Of course, should you choose to go for the more poetic anima (which could need some explanation when people ask’, you would be in good company with the greatest of poets. Be that you choose that option, I would suggest either Animam optō or Animam ēligō.
I hope that anyone with more knowledge of Latin than me will point out any errors in what I have put forth; I will happily edit what I have written to make this as clear and informed as I possibly can.
Many scholars do not like macrons denoting long vowels, but diacritical marks similar to these were used by the ancients, and in some cases (such as lēgō vs. legō), vowel length is the only difference between the meaning of words.
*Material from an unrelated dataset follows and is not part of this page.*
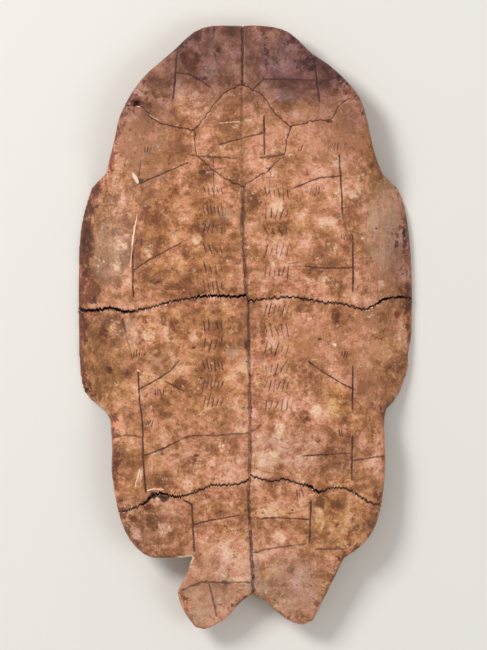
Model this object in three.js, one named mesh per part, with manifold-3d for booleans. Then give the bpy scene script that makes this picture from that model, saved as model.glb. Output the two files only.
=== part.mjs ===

For that reason, I try to always include them. Should you choose to ignore them, I do not think anyone would consider that a mistake. They can of course also be stylised; in ancient times, they were more like long accents at the top right of the letter, an example of which you can see in the below image:
Detail from the altar of Augustus, showing apices over the long vowels: dédicátióne.
Note that in ancient inscriptions, they would not use apices for the letter I; instead they would use what was known as an I longa: a long I. Here is an example from the tombstone for the bones of Agrippina:
Detail from the stone to the bones of Agrippina.
Notice how it says ᴅIᴠI, which in a modern font would be rendered dīvī. Given this, my suggestions, should you desire to render them in a script similar to for example Trajan’s column, it would be something like this:
- Vītam optō: ᴠIᴛᴀᴍ ᴏᴘᴛᴏ́
- Vītam ēligō: ᴠIᴛᴀᴍ ᴇ́ʟɪɢᴏ́
- Animam optō: ᴀɴɪᴍᴀᴍ ᴏᴘᴛᴏ́
- Animam ēligō: ᴀɴɪᴍᴀᴍ ᴇ́ʟɪɢᴏ́
In case the above doesn’t render properly, here is an image:
Demonstration of I longa and apices in a modern font (Alegreya).
In any case, I hope you find help in this, that your tattoo becomes what you want it to be for you, and that I have been helpful. Finally, I have been dabbling with calligraphy for most of my adult life, and have on a previous occasion created a custom rune-inspired font for a tattoo for a friend of mine; if of interest, I could perhaps be of help in drawing up a suggestion based on your wishes; just PM me.
Where not otherwise noted, the main source is Lewis & Short.